In Russia, as elsewhere, the British Council exists to “connect people with learning opportunities and creative ideas from the UK”. This used to be called cultural diplomacy, but the phrase does little justice to a range of heavily oversubscribed services that include teacher training, educational exchanges, walk-in information centres and sponsorship of major arts events. Last year, half a million Russians were taught by British-Council-trained English teachers or visited a council centre or event, and another million accessed its web-based services. More than 40 young Russians travelled to Britain on pres-tigious university scholarships administered by the council, and 338,000 approached it for information about education in the UK.
It is not arrogance but common sense to observe that in an anglophone and increasingly borderless business world, Russians stand to gain hugely and to lose nothing at all from a British Council presence in their major cities.
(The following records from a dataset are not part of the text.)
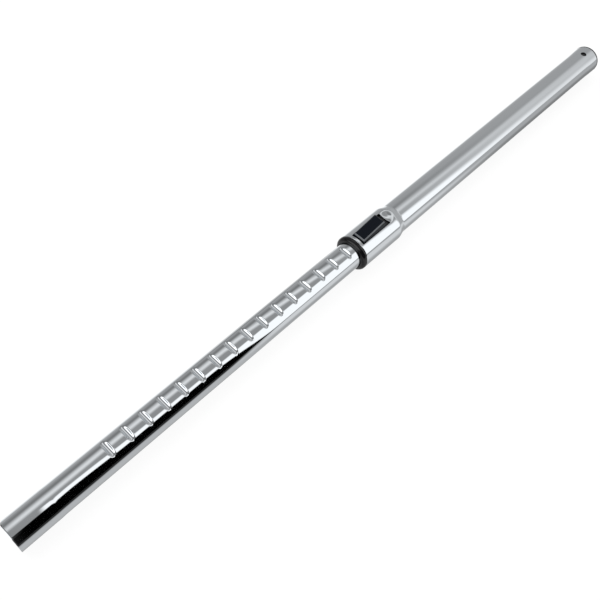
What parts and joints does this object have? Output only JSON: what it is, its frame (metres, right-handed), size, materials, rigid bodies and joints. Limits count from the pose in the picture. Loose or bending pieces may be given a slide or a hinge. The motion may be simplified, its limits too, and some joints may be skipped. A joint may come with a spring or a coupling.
{
  "type": "telescopic vacuum wand",
  "caption": "Chromed two-part telescopic vacuum cleaner wand with a notched lower tube, a swaged collar and a black slide button that frees its lock.",
  "frame": {"origin": "centre of the lower tube's open end, where the floor head pushes on", "axes": "+X along the wand towards the handle's end, +Z out of the side that carries the button and the notches"},
  "size_m": [0.9532, 0.0422, 0.0489],
  "materials": {
    "chrome": "bright chrome plating on thin steel tube",
    "steel": "plain zinc-plated steel",
    "black_plastic": "moulded black plastic with a slight sheen",
    "button_plastic": "moulded black plastic, semi gloss",
    "felt": "pressed grey felt",
    "seal_rubber": "soft black rubber"
  },
  "bodies": {
    "upper_section": {"upper_tube": "chrome", "socket_liner": "black_plastic", "end_ring": "black_plastic", "wiper_ring": "felt", "guide_shell_top": "black_plastic", "guide_shell_bottom": "black_plastic", "return_spring": "steel"},
    "lower_section": {"lower_tube": "chrome", "guide_bush": "black_plastic", "bush_seal": "seal_rubber"},
    "button": {"slide_button": "button_plastic"},
    "bolt": {"lock_bolt": "steel"}
  },
  "joints": [
    {"name": "tube_slide", "type": "slide", "parent": "upper_section", "child": "lower_section", "axis": [1, 0, 0], "range_m": [0, 0.3638]},
    {"name": "button_slide", "type": "slide", "parent": "upper_section", "child": "button", "axis": [-1, 0, 0], "range_m": [-0.00393, 0.0004], "stiffness_N_per_m": 400, "springref_m": -0.0055, "deforming": ["return_spring"]},
    {"name": "bolt_lift", "type": "slide", "parent": "upper_section", "child": "bolt", "axis": [0, 0, 1], "range_m": [-0.00275, 0.00028]}
  ],
  "couplings": [
    {"joint": "bolt_lift", "follows": "button_slide", "ratio": 0.7}
  ]
}
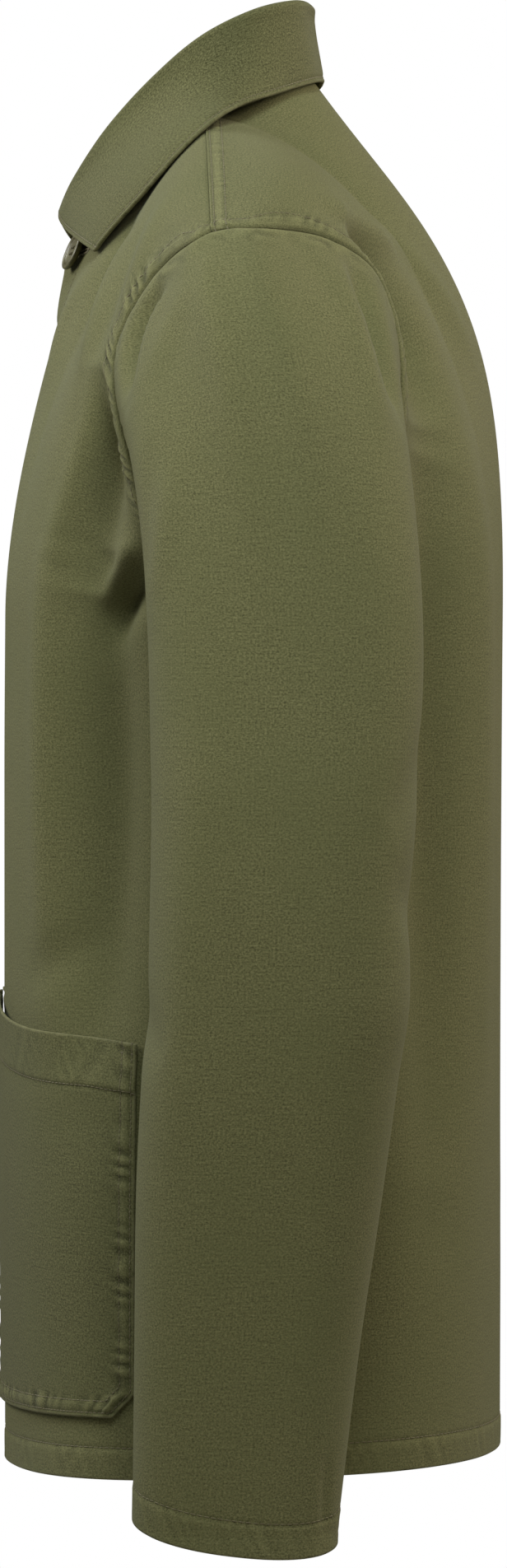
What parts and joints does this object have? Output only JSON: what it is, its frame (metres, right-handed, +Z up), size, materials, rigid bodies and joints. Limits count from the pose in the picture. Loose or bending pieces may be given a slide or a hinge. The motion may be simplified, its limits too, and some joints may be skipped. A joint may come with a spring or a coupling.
{
  "type": "chore jacket",
  "caption": "Chore jacket in olive cotton canvas, worn shape: turn-down collar, buttoned front, set-in sleeves and large patch pockets.",
  "frame": {"origin": "root of the neck, in the middle of the neckline between the two shoulder seams, where the wearer's shoulders carry the jacket", "axes": "+Z up, +X to the wearer's left, so the front faces -Y"},
  "size_m": [0.6558, 0.2539, 0.7568],
  "materials": {
    "cotton_canvas": "matte",
    "button_plastic": "satin"
  },
  "bodies": {
    "root": {"back": "cotton_canvas", "front_left": "cotton_canvas", "front_right": "cotton_canvas", "sleeve_left": "cotton_canvas", "sleeve_right": "cotton_canvas", "collar": "cotton_canvas", "pocket_left": "cotton_canvas", "pocket_right": "cotton_canvas", "button_1": "button_plastic", "button_2": "button_plastic", "button_3": "button_plastic", "button_4": "button_plastic", "button_5": "button_plastic"}
  },
  "joints": []
}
The current Kremlin leadership is wilfully blind to this. Conceivably, a nimbler response from London to the opportunities created by the Soviet collapse could have ensured that some of Vladimir Putin's aides, nearly a generation later, would be admirers of the council's work. Instead, Mr Putin's thinly veiled xenophobia sweeps all before it, and three British Council offices remain of the fifteen less than three years ago.
This dismaying and destructive rift may deepen before it starts to heal: Mr Putin, who leaves office in March, has little reason to foster personal warmth with Gordon Brown, and the chill he radiates instead is bouncing back. It is to be hoped that his successor wants a thaw.